Anthropocene climate: The new (deadly) normal

One Degree globeA temperature increase of less than one degree has already disrupted the global climate system, and this is only the beginning. Will the Anthropocene bring a totally new climate regime?

Part One:
HOW BAD CAN ONE DEGREE BE?

Climate negotiators have adopted 2°C as the maximum increase in the global average temperature. that can be permitted if dangerous consequences are to be avoided. Many scientists, and the governments of many small countries, argue that 2° is too high – that the limit should be 1.5°. But according to climate experts, if current trends continue, the average temperature by the end of this century will definitely be 3.5° degrees above pre-industrial levels, and there is a strong possibility that the increase will be more than 4 degrees.[1]

That doesn’t sound like much. When I woke on a recent August morning, the temperature outside was 19°, and by noon, it was 25°. That’s a six degree jump in five hours or so, a pretty common experience in summer in the part of the Northern Hemisphere where I live. So why would we worry about an increase of 2 or even 4 degrees by 2100? Mention that at a party in my neighborhood, and someone is sure to say that they’d be very happy if our Canadian winters were 4 degrees warmer!

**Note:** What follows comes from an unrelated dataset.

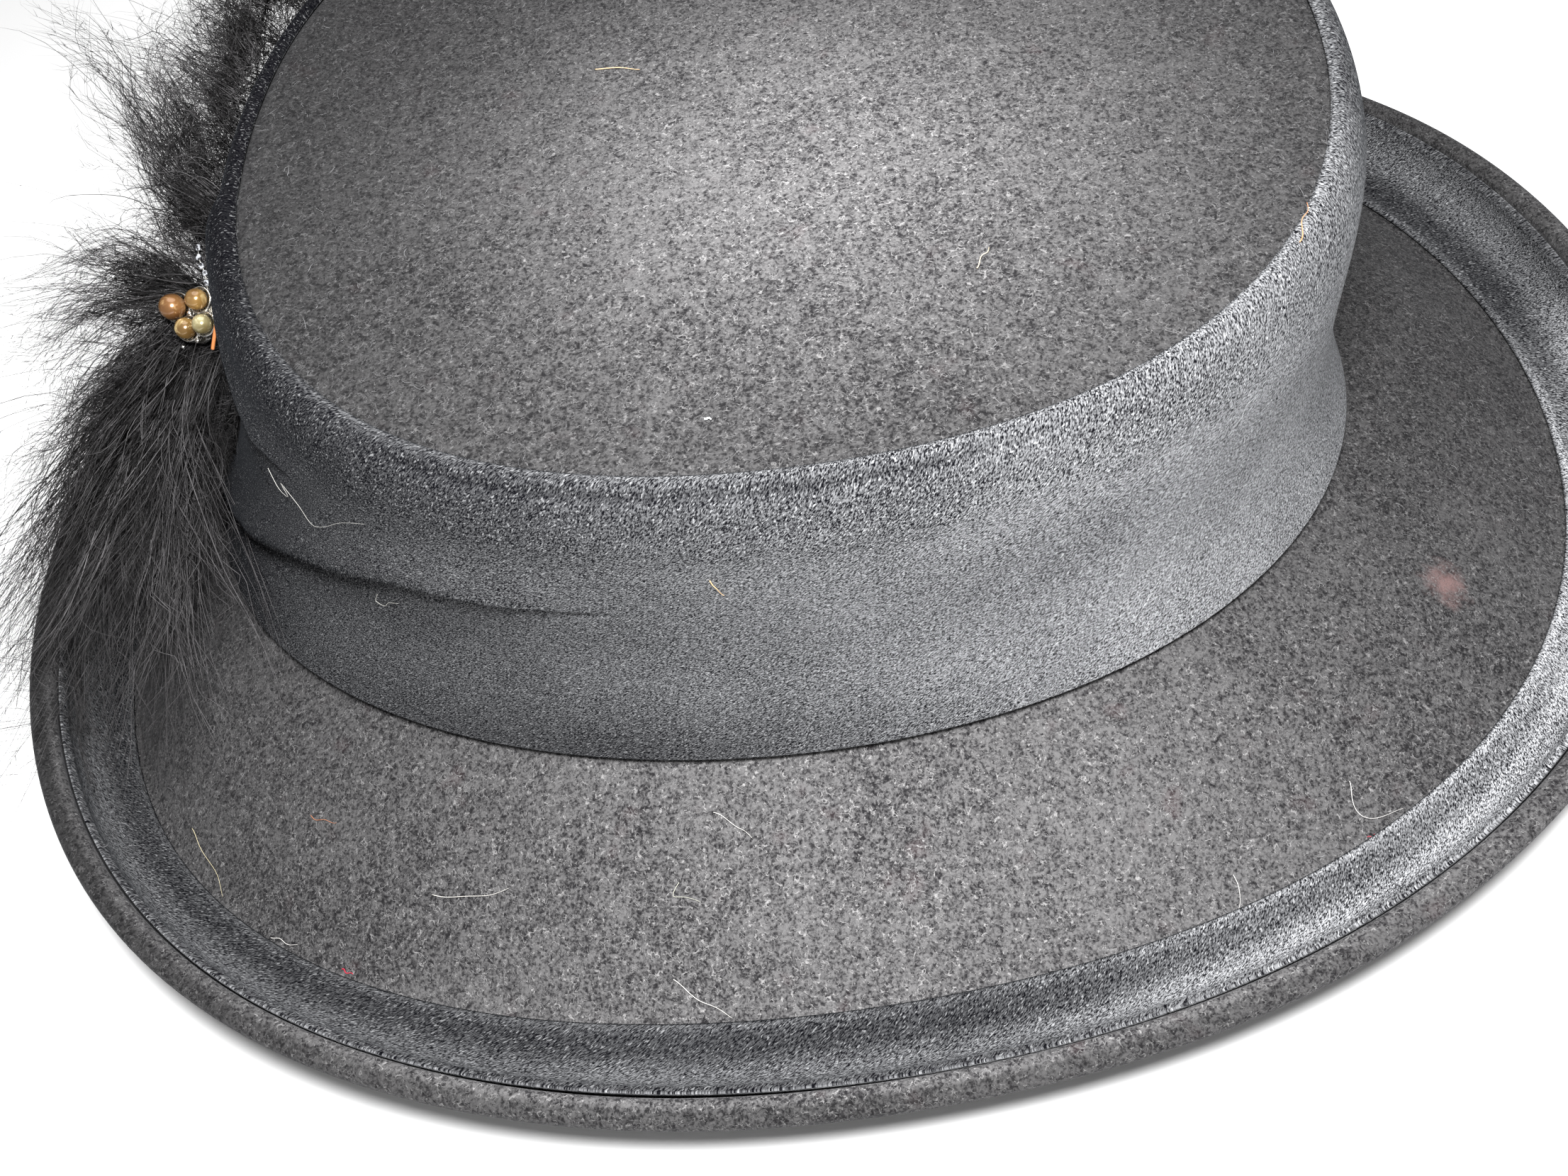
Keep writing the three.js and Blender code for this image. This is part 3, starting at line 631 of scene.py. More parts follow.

It may be counter-intuitive, but 4 degrees averaged over the entire world is actually a big jump. During the last ice age, when kilometers of ice covered areas as far south as present-day Chicago, the average global temperature was only 5 degrees cooler than today.

It’s important to remember that average global temperatures conceal substantial variations in time and place. The atmosphere is consistently cooler over oceans, so to get a global average increase of 4 degrees, continental temperatures would have to would have go up by considerably more. And it’s been estimated that a 4 degree average increase would mean a 16 degree increase in the Arctic.